Seeking to bring more light into the world one year after the Mumbai, India, terror attacks, thousands of Jewish students around the world will be inviting one friend each to the Shabbat table. According to organizers of the initiative, dubbed the “Bring a Friend to Shabbat” campaign, enlistments suggest that the Nov. 20 event has the potential to be the largest campus-based global Shabbat celebration in history.

“This is a wonderful idea, because it’s a chance to raise awareness about Shabbat with people who, in some cases, have never experienced a Friday night meal like this before,” said Estaban Hubner, a Ph.D. candidate at Oxford University and treasurer of the Chabad-affiliated L’Chaim Society.

Timed to take place on the first Shabbat after the anniversary of the murder of Rabbi Gavriel and Rivka Holtzberg, directors of the Chabad-Lubavitch center in Mumbai, and their four Jewish guests, the campaign grew out of a desire to emulate the Holtzbergs’ dedication to helping Jews of all backgrounds. Last year, several Chabad Houses in England and North America hosted a similar initiative a week-and-a-half after the attack, and student leaders attending this month’s Chabad on Campus International Student Shabbaton in Brooklyn, N.Y., enthusiastically endorsed the effort to make it global in scope.

Rabbi Moshe Chaim Dubrowski, director of operations for the Chabad on Campus International Foundation, reported that hundreds of campuses, from the University of Sydney in Australia to Cambridge University in England to the University of California, Los Angeles, have signed up, with students inviting friends through an interactive Web site.

“The idea behind this Shabbat program is very much connected to Gabi and Rivky,” said Rabbi Dovid Teichtel, director of the Chabad Center for Jewish Student Life serving the University of Illinois at Urbana-Champaign and a classmate since elementary school of Rabbi Gavriel Holtzberg. “Hospitality was a part of their personality.
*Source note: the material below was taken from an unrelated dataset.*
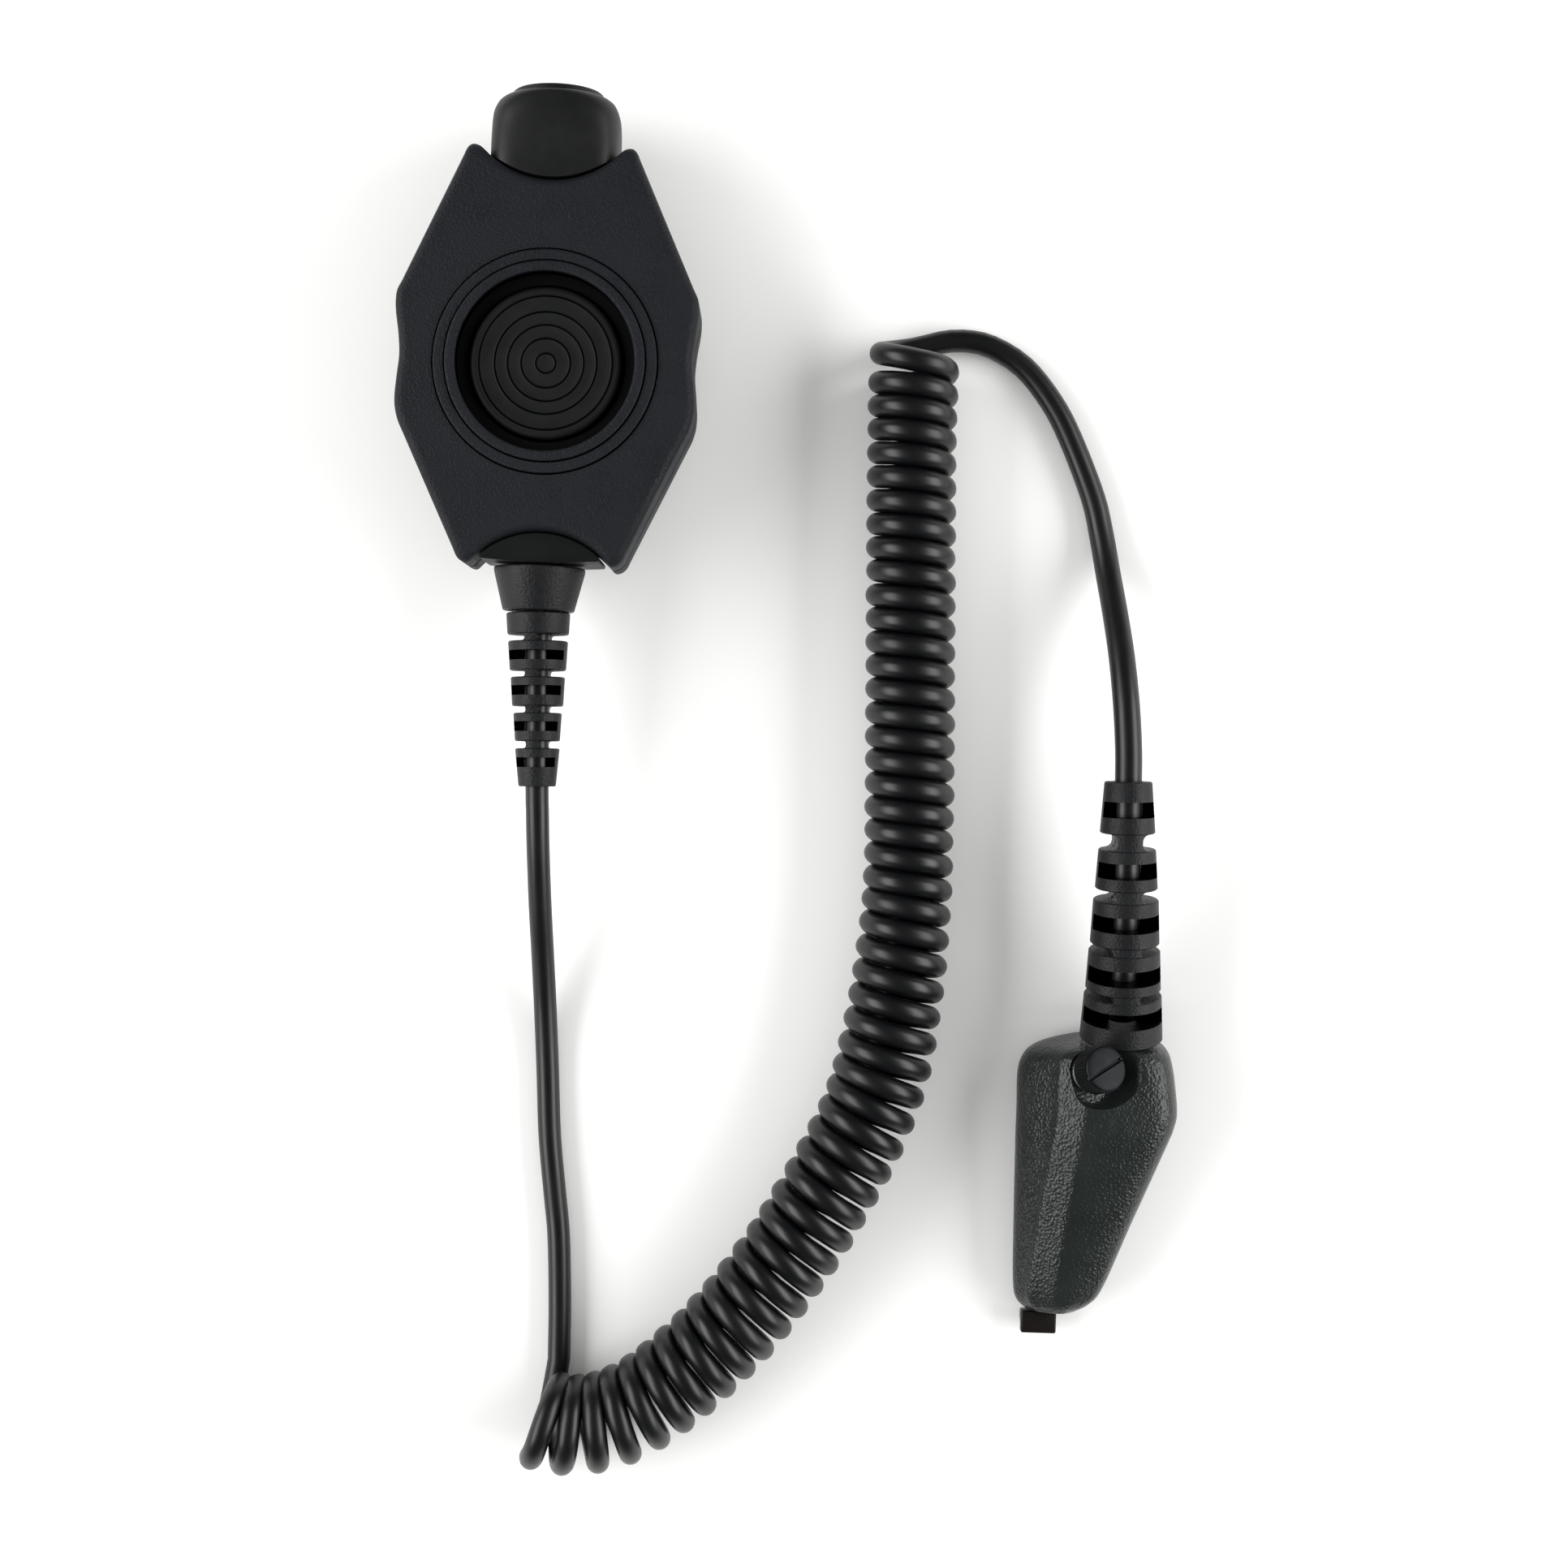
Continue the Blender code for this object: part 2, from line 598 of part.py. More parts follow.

Their whole existence was about caring for other people; they were always bringing in new people and making them feel at home.”

Students light Shabbat candles during an annual conference in New York. (Photo: B. Lifshitz)
Students light Shabbat candles during an annual conference in New York. (Photo: B. Lifshitz)

Extra Chairs

Student leaders emphasized that on the one hand, Chabad Houses have been hosting Shabbat meals for students for decades; still, the high-profile nature of the campaign highlights the unity engendered among people around the world celebrating the holy day with a common purpose.

“In our case, it will also bring a lot of new faces to the L’Chaim Society,” said Hubner, before adding with a chuckle, “I just hope we will be able to expand soon to accommodate all the extra people.”

Organizers intend for the Bring a Friend Shabbat to become an annual affair.

“The Jewish community lost six precious souls, leaving six empty seats at the global Shabbat table,” states a message on the program’s Web site. “This week, let’s fill those seats – a thousand times over! Let’s help every Jewish student celebrate Shabbat!”

Chabad on Campus executive vice president Rabbi Yossy Gordon added that several years ago, a movement asked people to add an empty chair to their Passover Seder tables to commemorate Soviet Jews trapped behind the Iron Curtain. However, the Rebbe, Rabbi Menachem M. Schneerson, of righteous memory, stressed that it would be better to not only bring extra chairs to the table, but to fill them as well.

“It is important that when Jews have been hunted down so viciously in hate, we must gather them together in love,” explained Gordon. “That’s what this Shabbat is about.”